* **Task to complete**:
Every line below that contains "None" is to be copied.

* **Dataset content**:
* start *

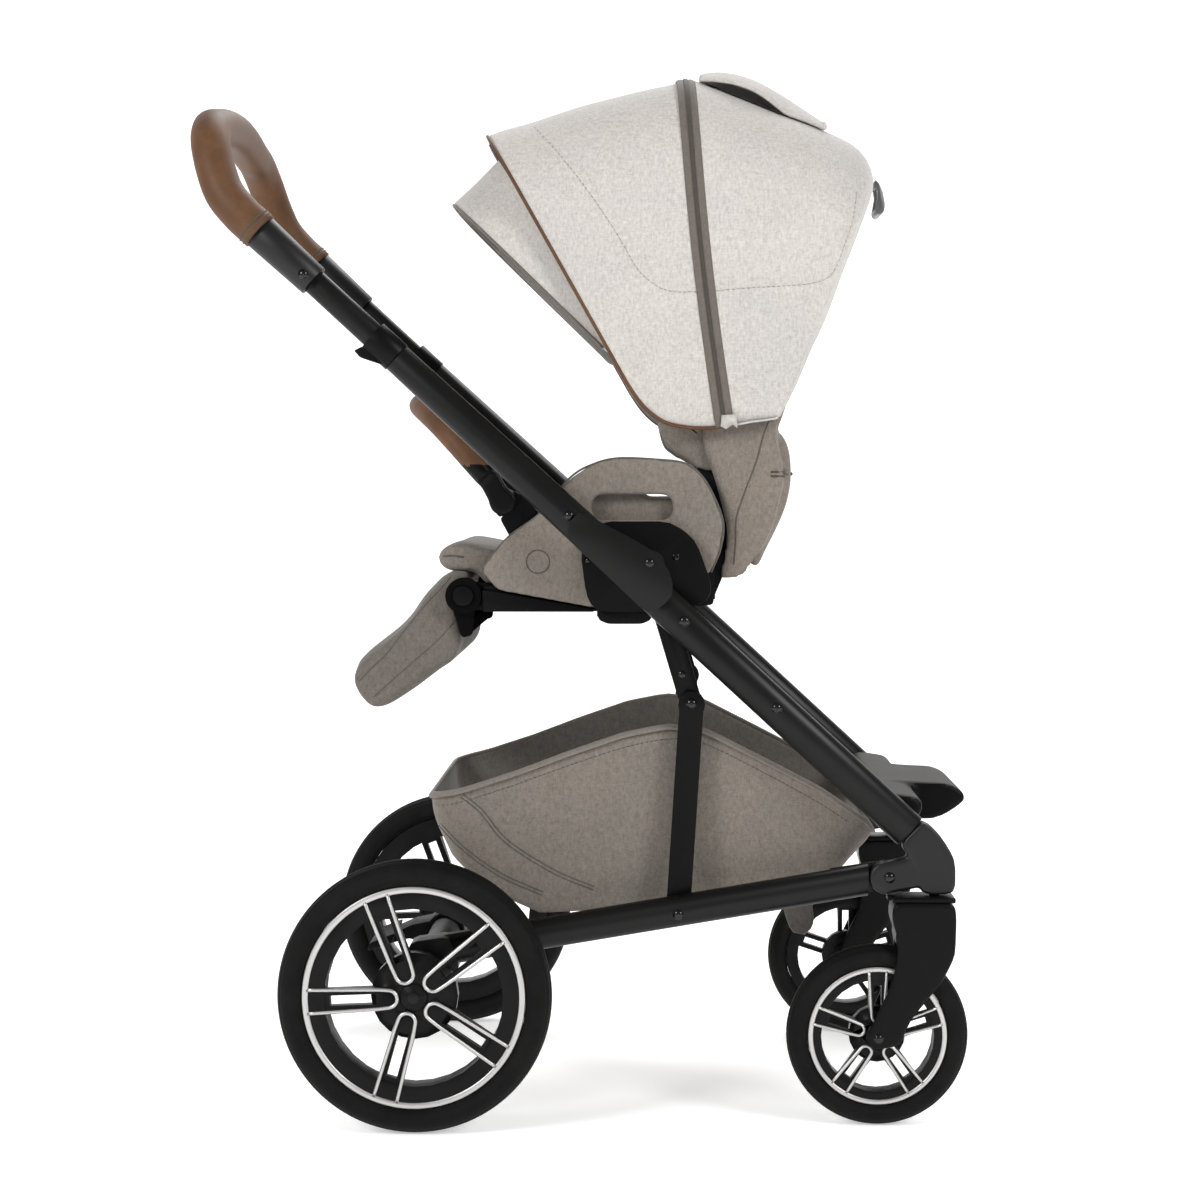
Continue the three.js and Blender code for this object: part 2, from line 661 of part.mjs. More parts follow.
// A closed sheet between arches; lean turns an arch's lower part forward.
function hood({ line, halfWidth, thickness, legStart, lean = () => 0, shrink = 0 }) {
  const layers = [0, thickness].map((depth) =>
    line.map(([x, z], column) => {
      const rise = new THREE.Vector2(x - canopyPivot[0], z - canopyPivot[1]);
      const reach = rise.length() - shrink - depth;
      return archSection(reach, halfWidth - depth, legStart, 5).map(([along, across]) => {
        const turn = rise.angle() + lean(along, column / (line.length - 1));
        return [
          canopyPivot[0] + along * Math.cos(turn),
          across,
          canopyPivot[1] + along * Math.sin(turn),
        ];
      });
    }),
  );
  return stitch(layers);
}

// Joins an outer and an inner grid of points into one closed solid.
function stitch([outerGrid, innerGrid]) {
  const columns = outerGrid.length;
  const rows = outerGrid[0].length;
  const points = [...outerGrid.flat(), ...innerGrid.flat()];
  const at = (layer, column, row) => layer * columns * rows + column * rows + row;
  const faces = [];
  const quad = (a, b, c, d) => faces.push(a, c, b, a, d, c);
  for (let i = 0; i < columns - 1; i += 1) {
    for (let j = 0; j < rows - 1; j += 1) {
      quad(at(0, i, j), at(0, i + 1, j), at(0, i + 1, j + 1), at(0, i, j + 1));
      quad(at(1, i, j), at(1, i, j + 1), at(1, i + 1, j + 1), at(1, i + 1, j));
    }
    quad(at(0, i, 0), at(1, i, 0), at(1, i + 1, 0), at(0, i + 1, 0));
    quad(at(0, i, rows - 1), at(0, i + 1, rows - 1), at(1, i + 1, rows - 1), at(1, i, rows - 1));
  }
  for (let j = 0; j < rows - 1; j += 1) {
    quad(at(0, 0, j), at(0, 0, j + 1), at(1, 0, j + 1), at(1, 0, j));
    const end = columns - 1;
    quad(at(0, end, j), at(1, end, j), at(1, end, j + 1), at(0, end, j + 1));
  }
  const geometry = new THREE.BufferGeometry();
  geometry.setAttribute("position", new THREE.Float32BufferAttribute(points.flat(), 3));
  geometry.setIndex(faces);
  geometry.computeVertexNormals();
  return geometry;
}

// How far the front arch turns at a distance along it; the lean fades over the front panel.
const frontLean = (along, fade) =>
  (1 - fade) * Math.asin((edgeBulge * Math.max(0, 1 - along / edgeReach)) / Math.max(along, 55));

const between = (a, b, share) => [a[0] + (b[0] - a[0]) * share, a[1] + (b[1] - a[1]) * share];

function addCanopy() {
  const cloth = { halfWidth: 183.6, thickness: 3, legStart: 55 };
  const rib = { halfWidth: 179.8, thickness: 4.5, legStart: 24, shrink: 3.9 };
  const [front, frontNext, midLast, mid, ...rear] = crown;
  add("canopy_front", hood({ ...cloth, line: [front, frontNext, midLast, mid], lean: frontLean }), "felt");
  const rearLine = [between(mid, rear[0], 0.05), ...rear];
  add("canopy_rear", hood({ ...cloth, line: rearLine, legStart: 30 }), "felt");
  const bowLean = (along, fade) => frontLean(along, 0.06 * fade);
  const frontBow = [between(front, frontNext, 0.02), between(front, frontNext, 0.18)];
  add("canopy_bow_front", hood({ ...rib, line: frontBow, lean: bowLean }), "steel");
  const midBow = [between(midLast, mid, 0.87), between(midLast, mid, 0.99)];
  add("canopy_bow_mid", hood({ ...rib, line: midBow }), "steel");
  const visor = { line: visorCrown, halfWidth: 171, thickness: 2.5, legStart: 150 };
  add("canopy_visor", hood(visor), "linen");
  const flapSide = [[298, 1137], [372, 1111], [440, 1078], [439, 1075], [371, 1107.5], [297, 1133.8]];
  add("canopy_flap", slab(flapSide, -105, 105), "felt");
}

// ---------------------------------------------------------------- the whole stroller
addWheels();
addPair("lower_tube", lowerTube(), "frame");
addPair("front_knuckle", frontKnuckle(), "plastic");
add("front_crossbar", frontCrossbar(), "plastic");
addPair("seat_socket", seatSocket(), "plastic");
addPair("base_rail", baseRail(), "frame");
add("rear_axle", rearAxle(), "frame");
add("basket", basket(), "linen");
add("brake_pedal", brakePedal(), "plastic");
addPair("strut_lower", strutLower(), "plastic");
addPair("strut_upper", strutUpper(), "plastic");
addPair("upper_tube", upperTube(), "frame");
addPair("fold_trigger", foldTrigger(), "plastic");
addPair("handle_tube", handleTubeSolid(), "frame");
addPair("handle_cap", handleCap(), "plastic");
add("handle_grip", handleGrip(), "leather");
add("handle_button", handleButton(), "plastic");
addPair("caster_fork", casterFork(), "plastic");
addPair("swivel_lock", swivelLock(), "plastic");
add("seat_frame", seatFrame(), "plastic");
addPair("side_panel", sidePanel(), "linen");
add("seat_cushion", seatCushion(), "linen");
addPair("seat_latch", seatLatch(), "plastic");
add("harness_buckle", buckle(), "plastic");
add("buckle_button", buckleButton(), "plastic");
add("calf_frame", calfFrame(), "plastic");
add("calf_pad", calfPad(), "linen");
addPair("calf_button", calfButton(), "plastic");
add("arm_bar", armBar(), "leather");
add("back_shell", backShell(), "linen");
add("back_pad", backPad(), "linen");
add("recline_handle", reclineHandle(), "steel");
addCanopy();

export default stroller;
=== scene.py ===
"""A baby stroller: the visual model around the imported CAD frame. Metres, +X forward, +Y left, +Z up."""
import math

import bmesh
import bpy
import numpy as np
from mathutils import Matrix, Vector, noise
from mathutils.bvhtree import BVHTree


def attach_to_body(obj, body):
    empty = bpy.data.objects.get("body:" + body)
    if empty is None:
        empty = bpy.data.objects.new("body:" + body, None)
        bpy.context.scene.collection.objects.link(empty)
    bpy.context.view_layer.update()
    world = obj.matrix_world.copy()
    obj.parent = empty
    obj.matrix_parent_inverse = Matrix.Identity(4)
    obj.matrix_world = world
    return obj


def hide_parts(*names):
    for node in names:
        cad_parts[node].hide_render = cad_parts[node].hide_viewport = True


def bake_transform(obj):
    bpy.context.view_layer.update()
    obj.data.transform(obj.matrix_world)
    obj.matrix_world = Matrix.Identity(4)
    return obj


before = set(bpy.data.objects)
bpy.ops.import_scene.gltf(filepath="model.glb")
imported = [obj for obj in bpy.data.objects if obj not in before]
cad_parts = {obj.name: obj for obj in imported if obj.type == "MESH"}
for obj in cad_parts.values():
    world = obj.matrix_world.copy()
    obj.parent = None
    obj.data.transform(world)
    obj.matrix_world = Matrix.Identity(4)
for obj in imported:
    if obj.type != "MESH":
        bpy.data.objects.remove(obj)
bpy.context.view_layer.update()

REAR_AXLE_X = -0.1719  # shapes below are drawn in millimetres, with X counted from the rear axle
SIDES = (("left", 1), ("right", -1))
SIM_FRAMES = 20
SHARP_EDGE = math.radians(34)
SKY_LIGHT = 0.22
PAPER_GLOW = 0.46
LAMPS = (  # name, place, size and power
    ("left", (-2.7, -2.8, 2.5), 1.2, 88),
    ("right", (2.8, -2.7, 2.4), 1.2, 78),
    ("back", (0.5, 1.8, 3.2), 2.2, 60),
)


# ---------------------------------------------------------------- points and curves
def mm(x, y, z):
    return Vector((x / 1000 + REAR_AXLE_X, y / 1000, z / 1000))


def curve_points(points):
    """A fine smooth curve through the given points, 24 steps between two of them."""
    points = np.array(points, float)
    padded = np.vstack([2 * points[0] - points[1], points, 2 * points[-1] - points[-2]])
    fine = []
    for a, b, c, d in zip(padded, padded[1:], padded[2:], padded[3:]):
        for t in np.linspace(0, 1, 24, endpoint=False):
            bend = (2 * a - 5 * b + 4 * c - d) * t**2 + (3 * b - a - 3 * c + d) * t**3
            fine.append(b + ((c - a) * t + bend) / 2)
    fine.append(points[-1])
    return fine


def curve_through(points, count):
    """Points at even spacing on a smooth curve through the given points."""
    return even_spacing(curve_points(points), count)


def even_spacing(points, count):
    points = np.array(points, float)
    run = np.concatenate([[0], np.cumsum(np.linalg.norm(np.diff(points, axis=0), axis=1))])
    wanted = np.linspace(0, run[-1], count)
    return np.column_stack([np.interp(wanted, run, points[:, k]) for k in range(points.shape[1])])


def circle(count):
    """Evenly spaced pairs of a cosine and a sine, once round."""
    turns = [2 * math.pi * k / count for k in range(count)]
    return [(math.cos(turn), math.sin(turn)) for turn in turns]


def wave(point, size, seed):
    """Smooth noise from about -1 to 1, with features about size metres across."""
    return noise.noise(Vector(point) / size + Vector((seed, 0, 0)))


# ---------------------------------------------------------------- mesh builders
def new_object(name, points, faces, *materials):
    mesh = bpy.data.meshes.new(name)
    mesh.from_pydata([tuple(p) for p in points], [], faces)
    mesh.update()
    made = bpy.data.objects.new(name, mesh)
    bpy.context.scene.collection.objects.link(made)
    for material in materials:
        mesh.materials.append(material)
    mesh.shade_smooth()
    return made


def grid_object(name, rows, *materials, closed=False):
    """A sheet from rows of points; closed joins the last row to the first."""
    across = len(rows[0])
    faces = []
    for i in range(len(rows) if closed else len(rows) - 1):
        j = (i + 1) % len(rows)
        for k in range(across - 1):
            faces.append((i * across + k, i * across + k + 1, j * across + k + 1, j * across + k))
    return new_object(name, [p for row in rows for p in row], faces, *materials)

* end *

* **Answer in full**:
    if empty is None:
        empty = bpy.data.objects.new("body:" + body, None)
    obj.parent = None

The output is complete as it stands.